As we iterate through the sorted numbers, we check whether the current number can still fit into the current subsequence:
num - group_start <= k
If the condition fails, we must create a new subsequence. We increment the answer and reset group_start.
At the end, subsequences contains the minimum number of valid subsequences.
Go Solution
package main
import "sort"
func partitionArray(nums []int, k int) int {
sort.Ints(nums)
subsequences := 1
groupStart := nums[0]
for _, num := range nums {
if num-groupStart > k {
subsequences++
groupStart = num
}
}
return subsequences
}
The Go implementation follows the exact same greedy logic as the Python version.
The main difference is the use of:
sort.Ints(nums)
to sort the slice in place.
Go slices behave similarly to dynamic arrays, so no special handling is required for memory management here.
Integer overflow is not a concern because values are limited to 10^5.
Worked Examples
Example 1
nums = [3,6,1,2,5]
k = 2
After sorting:
[1,2,3,5,6]
| Current Number | group_start | Difference | Action | Subsequences |
|---|---|---|---|---|
| 1 | 1 | 0 | Continue current group | 1 |
| 2 | 1 | 1 | Continue current group | 1 |
| 3 | 1 | 2 | Continue current group | 1 |
| 5 | 1 | 4 | Start new group | 2 |
| 6 | 5 | 1 | Continue current group | 2 |
Final answer:
2
Example 2
nums = [1,2,3]
k = 1
Sorted array:
[1,2,3]
| Current Number | group_start | Difference | Action | Subsequences |
|---|---|---|---|---|
| 1 | 1 | 0 | Continue current group | 1 |
| 2 | 1 | 1 | Continue current group | 1 |
| 3 | 1 | 2 | Start new group | 2 |
Final answer:
2
Example 3
nums = [2,2,4,5]
k = 0
Sorted array:
[2,2,4,5]
| Current Number | group_start | Difference | Action | Subsequences |
|---|---|---|---|---|
| 2 | 2 | 0 | Continue current group | 1 |
| 2 | 2 | 0 | Continue current group | 1 |
| 4 | 2 | 2 | Start new group | 2 |
| 5 | 4 | 1 | Start new group | 3 |
Final answer:
3
Complexity Analysis
| Measure | Complexity | Explanation |
|---|---|---|
| Time | O(n log n) | Sorting dominates the runtime |
| Space | O(1) or O(log n) | Depends on sorting implementation |
The greedy scan after sorting is linear, O(n).
The sorting step costs O(n log n), which dominates the overall runtime.

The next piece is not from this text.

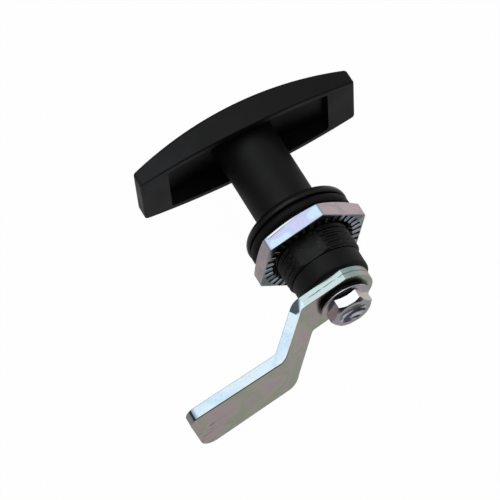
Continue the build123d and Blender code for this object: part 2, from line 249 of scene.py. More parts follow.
# Shades of marks, as shares of the colour below them
SLOT_SHADE = (0.1, 0.11, 0.12)
ROLL_SHADE = (0.06, 0.08, 0.08)
WEDGE_SHADE = (0.11, 0.115, 0.12)
HEAD_SHADE = (0.82, 0.85, 0.85)
HEAD_ROUGH_SHADE = (0.95, 0.98, 0.98)
SHEAR_SHADE = (0.16, 0.2, 0.18)
FACET_SHADE = (0.72, 0.7, 0.66)
FOLD_SHADE = (0.1, 0.1, 0.1)
EDGE_LINE_SHADE = (0.05, 0.05, 0.06)
RUBBED_SHADE = (0.55, 0.56, 0.56)
WASHER_SHADE = (0.12, 0.12, 0.13)
CONE_SHADE = (0.12, 0.15, 0.16)

# Colours in the bolt's dish, of spring steel and of plastic
DISH_DARK = (0.03, 0.035, 0.035)
DISH_BLUE = (0.13, 0.12, 0.2)
DISH_STREAK = (0.86, 0.88, 0.95)
SPRING_DARK = (0.012, 0.012, 0.014)
SPRING_LIGHT = (0.035, 0.035, 0.04)
PLASTIC = (0.74, 0.73, 0.69)
PLASTIC_CLOUD = (0.82, 0.81, 0.78)

# Places in millimetres between which the handle's haze and the neck's waves set in
HAZE_SPAN = (10.0, 30.0)
NECK_SPAN = (0.2, 2.5)

# Ranges of noise that the film and the grain use, and noise drawn out (below 1) or squeezed (above 1)
FILM_SPAN = (0.39, 0.61)
GRAIN_SPAN = (0.25, 0.75)
SCRATCH_STRETCH = (0.25, 3.0, 3.0)
DISH_STRETCH = (0.35, 1, 1.3)
WIRE_STRETCH = (1, 6, 1)

# World: strengths as the part sees them, and the span of a direction over which each one changes
SKY_LEVEL = 0.52
SKY_LOW = 0.4
SKY_SIDE = 0.95
REAR_DARK = 0.04
FRONT_DARK = 0.3
SKY_HEIGHTS = (0.05, 0.75)
SKY_SIDE_SPAN = (0.5, 0.85)
REAR_SPAN = (0.55, 0.85)
FRONT_SPAN = (0.6, 0.9)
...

The algorithm itself only uses a few variables, so auxiliary space is constant. However, the underlying sorting implementation may use recursion stack space.
Test Cases
from typing import List
class Solution:
def partitionArray(self, nums: List[int], k: int) -> int:
nums.sort()
subsequences = 1
group_start = nums[0]
for num in nums:
if num - group_start > k:
subsequences += 1
group_start = num
return subsequences
solution = Solution()
assert solution.partitionArray([3, 6, 1, 2, 5], 2) == 2 # Example 1
assert solution.partitionArray([1, 2, 3], 1) == 2 # Example 2
assert solution.partitionArray([2, 2, 4, 5], 0) == 3 # Example 3
assert solution.partitionArray([1], 0) == 1 # Single element
assert solution.partitionArray([5, 5, 5], 0) == 1 # All equal
assert solution.partitionArray([1, 10, 20], 0) == 3 # Every element separate
assert solution.partitionArray([1, 2, 3, 4, 5], 10) == 1 # Entire array fits
assert solution.partitionArray([4, 1, 7, 3], 3) == 2 # Unsorted input
assert solution.partitionArray([1, 1, 1, 2, 2, 2], 0) == 2 # Duplicate groups
assert solution.partitionArray([1, 4, 7, 10], 2) == 4 # No adjacent pair fits
assert solution.partitionArray([1, 3, 5, 7], 2) == 2 # Alternating grouping
Test Case Summary
| Test | Why |
|---|---|
[3,6,1,2,5], k=2 |
Validates standard grouping behavior |
[1,2,3], k=1 |
Tests boundary where one value exceeds limit |
[2,2,4,5], k=0 |
Ensures only equal values can group |
[1], k=0 |
Smallest valid input |
[5,5,5], k=0 |
All identical values |
[1,10,20], k=0 |
Every element becomes its own subsequence |
[1,2,3,4,5], k=10 |
Entire array fits into one group |
[4,1,7,3], k=3 |
Confirms sorting is necessary |
[1,1,1,2,2,2], k=0 |
Duplicate value grouping |
[1,4,7,10], k=2 |
No neighboring values fit together |
[1,3,5,7], k=2 |
Multiple optimal groups |
Edge Cases
Single Element Array
If the array contains only one number, the answer must always be 1 because a single value automatically satisfies:
max - min = 0
A careless implementation might incorrectly initialize the answer to 0, but this solution correctly starts with one subsequence.
k = 0
When k is zero, every subsequence must contain only identical values.
For example:
[2,2,4,5]
must become:
[2,2], [4], [5]
The implementation handles this naturally because any difference greater than zero forces a new subsequence.
Entire Array Fits Into One Subsequence
If:
max(nums) - min(nums) <= k
then the whole array belongs in one subsequence.
For example:
nums = [1,2,3,4]
k = 10
The algorithm never triggers the condition to start a new group, so the answer correctly remains 1.
Every Element Requires Its Own Subsequence
If neighboring sorted values differ by more than k, every element must become its own subsequence.
For example:
nums = [1,4,7,10]
k = 2
Every iteration triggers creation of a new subsequence.
The implementation correctly increments the counter each time the allowed range is exceeded.